On Friday, the MBA released a report of mortgage delinquencies in the first quarter of 2021, a report where the MBA asks servicers to report loans in forbearance as delinquent if the payment was not made based on the original terms of the mortgage. According to the report, there has never been such a substantial decline in the delinquency rate over such a short period of time. The mortgage delinquency rate peaked at 8.22% in the second quarter of 2020 and within three quarters has dropped by 184 basis points to 6.38%.

The MBA now estimates there are still 2.2 million homeowners in some form of forbearance plan, and while a great number have exited and continued to perform, the remaining population is showing a need for additional support.

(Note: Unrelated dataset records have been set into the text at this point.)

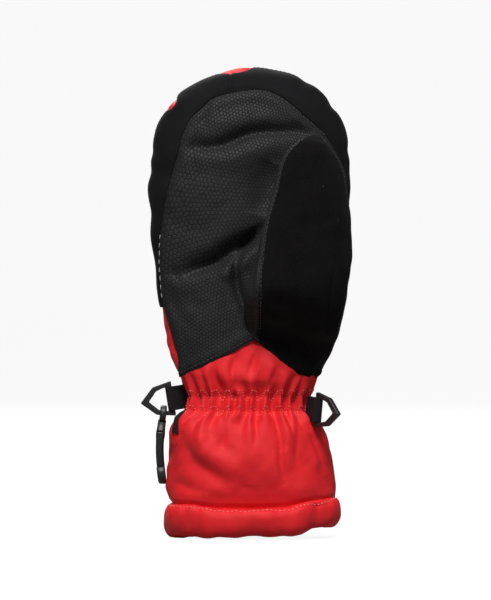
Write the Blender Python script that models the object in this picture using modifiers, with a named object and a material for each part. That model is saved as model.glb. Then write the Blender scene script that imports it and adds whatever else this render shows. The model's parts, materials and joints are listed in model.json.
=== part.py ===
"""A right-hand ski mitten as an assembly of its sewn and moulded pieces.

Run it with: blender --background --python part.py

Frame: +Z points from the cuff's open end to the fingertips, the palm faces -Y and the thumb is on +X.
The sizes below are measured from the centre of the cuff's open end. The finished mitten is then moved,
so that the origin is the centre of the underside of its bounding box.
"""

import math

import bmesh
import bpy
import numpy as np
from mathutils import Matrix, Vector

MM = 0.001

# Driving dimensions, in millimetres
LENGTH = 292.0  # hem to fingertips
DOME_Z = 235.0  # the fingertip dome starts here
WRIST_Z = 95.0  # height of the wrist crease, which the hand section bends about
WRIST_CLEARANCE = 4.6  # from the crease to the fabric on each side of it
GAP = 0.3  # between neighbouring pieces
FABRIC = 1.2  # every outer panel
INSULATION = 5.2
LINER = 1.6
CUFF_PADDING = 2.6
ELASTIC = 1.3
WRIST_GIRTH = 240.0  # around the gathered wrist, roughly
THUMB_INSULATION = 3.6
THUMB_LINER = 1.4
LINING = 1.2
HEM_TOP = 20.2
THREAD = 0.8  # diameter of the sewing thread
WEBBING_WIDTH = 15.0
WEBBING = 1.3  # thickness of one layer of webbing
BORE = 2.3  # radius inside the webbing's loop around the ring's bar
RING_FRAME = 3.2  # width of the ring's frame
RING_THICKNESS = 3.0
RING_BAR = 2.6  # width of the straight bar that the webbing holds
RING_HEIGHT = 22.0
RING_REACH = 19.5  # from the ring's bar to its tip
HOOK_DROP = 44.0  # from the ring's frame to the hook's foot
HOOK_REACH = 6.4  # along the ring's lower side, from its bar
HOOK_HALF_GAP = 5.2  # half the distance between the hook's spine and its gate
HOOK_LEAN = math.radians(3.0)  # the hook's foot hangs clear of the cuff
EYE_RADIUS = 4.2
FAR = 90.0  # a cutter's reach, beyond the mitten on every side

AROUND = 24  # divisions around the hand and the cuff
SUPERELLIPSE = 2.3  # section exponent: a little fuller than an ellipse

# Sections: height, half width, half depth, centre x, centre y
HAND = (
    (99.0, 41.0, 23.0, -3.0, 0.0),
    (112.0, 45.0, 23.5, -2.0, 0.8),
    (127.0, 51.5, 24.5, -2.5, 2.0),
    (150.0, 56.5, 25.0, -2.0, 3.0),
    (185.0, 61.0, 25.5, -1.8, 3.0),
    (212.0, 62.0, 25.5, -2.0, 3.0),
    (235.0, 61.0, 24.5, -1.5, 3.0),
    (292.0, 61.0, 24.5, 2.5, 3.0),
)
CUFF = (
    (20.5, 50.5, 30.0, 0.0, 0.0),
    (38.0, 51.5, 30.0, -1.2, 0.0),
    (56.0, 50.3, 29.0, -2.6, 0.0),
    (66.0, 48.0, 27.0, -2.8, 0.0),
    (74.0, 43.0, 24.5, -2.6, 0.0),
    (82.0, 38.8, 22.2, -2.8, 0.0),
    (91.0, 38.5, 22.0, -3.0, 0.0),
)
# The thumb's back rests just in front of the palm.
THUMB = (
    (105.0, 24.0, 15.0, 22.0, -39.6),
    (118.0, 26.0, 16.0, 24.0, -40.6),
    (131.0, 29.0, 17.0, 25.2, -41.6),
    (145.0, 31.0, 17.0, 26.5, -41.6),
    (172.0, 29.8, 17.0, 31.2, -41.6),
    (193.0, 27.0, 16.5, 34.0, -41.1),
    (212.0, 23.8, 15.5, 35.0, -40.1),
    (233.0, 19.5, 13.5, 36.5, -38.5),
    (250.0, 17.0, 12.0, 42.0, -37.2),
)
THUMB_FOOT_ROUNDING = 26.0  # the height in which the thumb closes at its foot
THUMB_TIP_ROUNDING = 20.0
THUMB_FOOT_SLANT = 0.55  # its foot rises towards the middle of the palm
THUMB_SLANT_HEIGHT = 45.0

# The palm panel's seam, seen from the front (x, z)
PALM_CORNER_OUTER = (-44.0, 99.0)
PALM_APEX = (1.5, 123.0)
PALM_CORNER_THUMB = (39.5, 99.0)
PALM_THUMB_SIDE = ((47.0, 118.0), (53.5, 140.0), (57.8, 170.0), (58.8, 200.0), (57.0, 221.0))
PALM_CROWN = (
    (52.4, 239.0),
    (44.0, 251.0),
    (28.0, 265.0),
    (11.0, 276.5),
    (-7.0, 277.0),
    (-24.0, 272.5),
    (-38.5, 260.0),
    (-46.5, 236.0),
)
PALM_OUTER_SIDE = ((-53.6, 212.0), (-58.0, 185.0), (-57.4, 160.0), (-54.8, 141.0), (-49.3, 118.0))
PALM_LIMIT_Y = -2.0  # the panel stays on the palm side of this plane
BACK_SEAM_Y = 5.0  # the side gusset ends here, just behind the mitten's outline
GUSSET_FOOT = (-6.0, 141.0)  # (y, z) where the gusset narrows to nothing
GUSSET_STEP = 3.0  # the gusset's fabric ends this far below its seam's foot
BACK_SEAM_FORWARD_Y = -21.0  # below the gusset's foot the back panel comes this far forward
BACK_SEAM_STRAIGHT_Z = 192.0  # the back seam is straight above this height
SEAM_ROOT_Z = 90.0  # panel seams are cut from here upwards, below the hand section's foot
THUMB_HOLE = (29.0, 142.0, 13.0, 21.0)  # the way from the hand into the thumb: x, z, half width, half height
THUMB_WAY_Y = (-36.0, -4.0)  # the depths between which that way is cut
THUMB_SEAM = ((-20.0, -53.5), (80.0, -40.0))  # (x, y) of the line between the thumb's two panels, from above


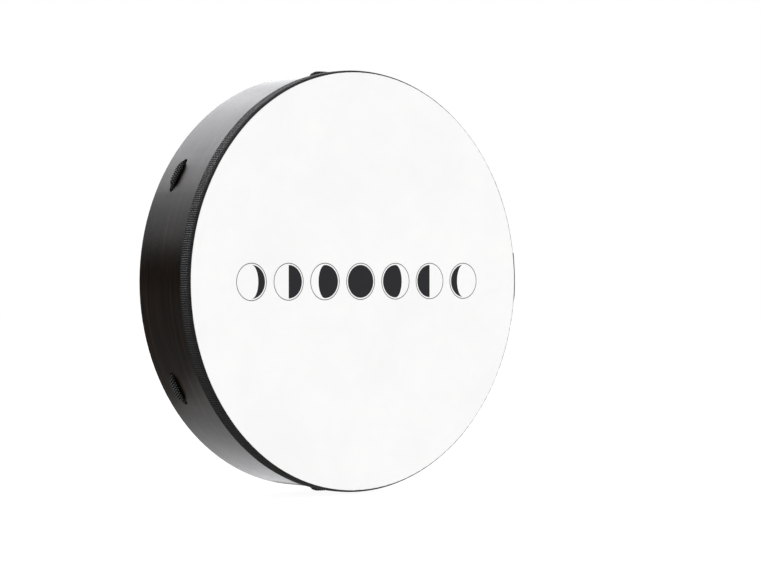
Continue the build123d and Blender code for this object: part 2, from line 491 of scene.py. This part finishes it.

“More than 47% of borrowers in forbearance extensions are past the 12-month mark as of the end of April,” said Fratantoni. “Many homeowners continue to struggle and are falling farther behind on their obligations each month.”

In April, the Consumer Financial Protection Bureau warned the industry of its plans to keep a much closer eye on servicers as they transition borrowers out of forbearance. On May 4, the government watchdog again warned servicers, revealing that in March 2021 consumers submitted more mortgage complaints to the CFPB than in any month since April 2018.

Complaints ranged from not being able to reach their servicers, to misinformation or lack of information, to confusing and incomplete post-forbearance options.

But the MBA is confident that the economy and servicers are braced for the eventual end of forbearance.

“We expect that a robust economic and job market recovery over the next several months will help these families regain their jobs and their incomes,” Fratantoni said.